The sepia-toned photograph of an Aboriginal woman dubbed ‘Queen Mary - Ballarat’ was taken in the 1870s by German photographer Frederick Kruger. Kruger had been commissioned by the Victorian Board for the Protection of Aborigines to capture two series of photographs at Coranderrk Aboriginal Station. The first collection of photographs focused on the station’s success and the pastoral ‘civilisation’ of its residents. Kruger’s second commission however, more overtly reflected the turbulent political climate in which it emerged. The policy of separating Indigenous people based on their racial heritage heightened conflict between the Board and station residents at Coranderrk. Photography played a central role in government attempts to stress the racial limitations of ‘full-blooded’ Aborigines and to justify their separation from ‘half-castes’.
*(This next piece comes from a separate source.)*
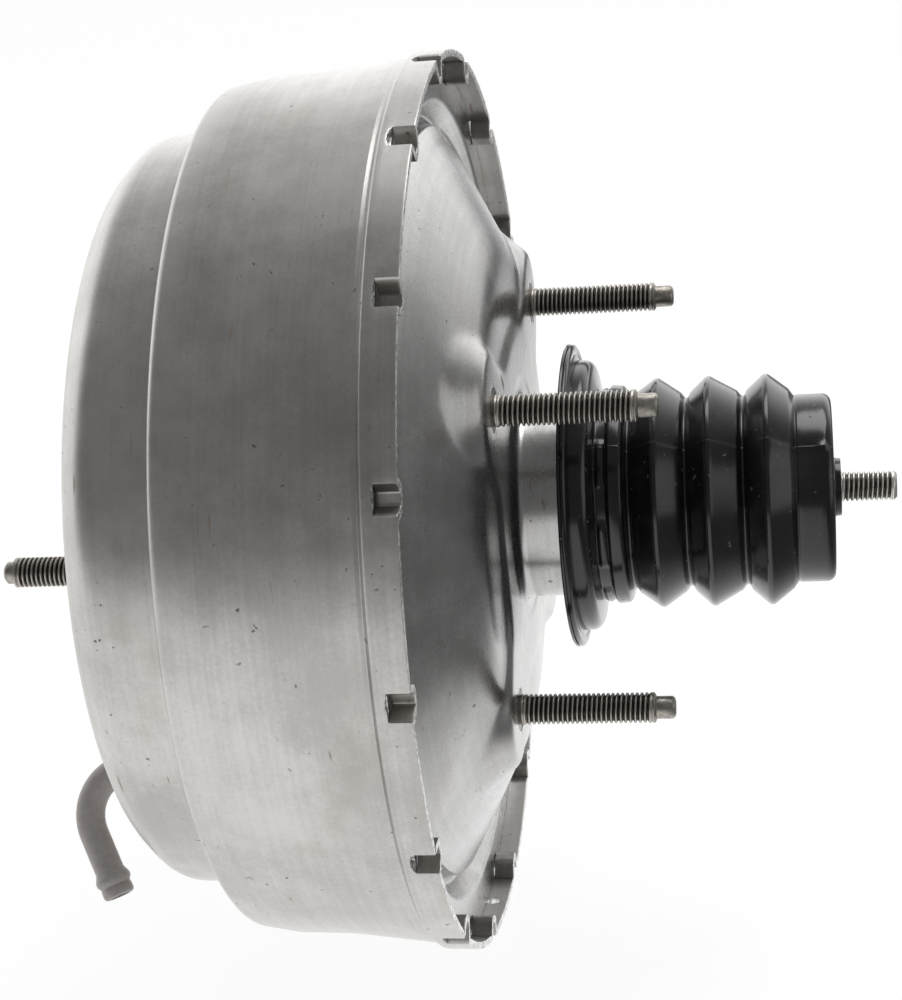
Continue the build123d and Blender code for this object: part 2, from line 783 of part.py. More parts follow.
# Output rod, its snap ring and the screw that sets its length
with BuildPart() as output_rod:
    head_x = disc_x - seat - output_head
    revolve(ring(head_x, head_x + output_head, 0, reaction_bore_radius - free), axis=Axis.X)
    revolve(ring(output_rod_x, head_x, 0, output_radius), axis=Axis.X)
    chamfer(output_rod.edges().group_by(Axis.X)[0], length=tip_chamfer)
    with BuildSketch(Plane.YZ.offset(output_rod_x)):
        Circle(adjuster_stub_radius + seat)
    extrude(amount=2 * output_radius, mode=Mode.SUBTRACT)
output_rod.part.label = "output_rod"

with BuildPart() as output_adjuster:
    hex_x = output_rod_x - seat - adjuster_hex_height
    with BuildSketch(Plane.YZ.offset(hex_x)):
        RegularPolygon(adjuster_hex / 2 / cos(radians(30)), 6)
    extrude(amount=adjuster_hex_height)
    revolve(ring(hex_x, output_rod_x + output_radius, 0, adjuster_stub_radius), axis=Axis.X)
    revolve(ring(output_tip_x, hex_x, 0, stud_radius), axis=Axis.X)
    fillet(output_adjuster.edges().group_by(Axis.X)[0], radius=2.5)
output_adjuster.part.label = "output_adjuster"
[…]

In the midst of these political tensions, Kruger was also working on images which would appeal to a broader commercial audience. ‘Queen Mary’ appeared on the first page of the Souvenir Album of Victorian Aboriginals, a palm-sized souvenir compilation of notable Indigenous figures assigned European royal titles.
In a format popular during the second half of the nineteenth century, Kruger’s work fits into a wider ethnographic trend of photographing representatives of a supposedly ‘dying race’ for posterity. Standing inside a white picket fence, Queen Mary is laden with as many cultural relics as the frame can encapsulate. She wears a possum skin cloak over western dress and holds a basket, boomerang, digging stick and spear. At her feet are another two baskets and a boomerang.
Ethnographic photography featuring Indigenous Australians raises a number of contemporary issues. Photographers, in perceiving Aborigines as a doomed race, might have seen themselves as preserving culture for the future, but they did not anticipate the relevance of their work to the descendants of those they photographed. In many cases their image capture was focused on documenting a culture for the sake of posterity, for financial gain or for both. Consequently, questions of ownership and the role cultural repositories play in providing access to these photographs are vital questions for contemporary communities. Recent research has also begun to look out from behind the camera, pointing to the type of agency which Indigenous people might find as subject in the construction of these images. Here, in some cases, it appears Aboriginal people were able to manipulate photographic representations of themselves for their own ends.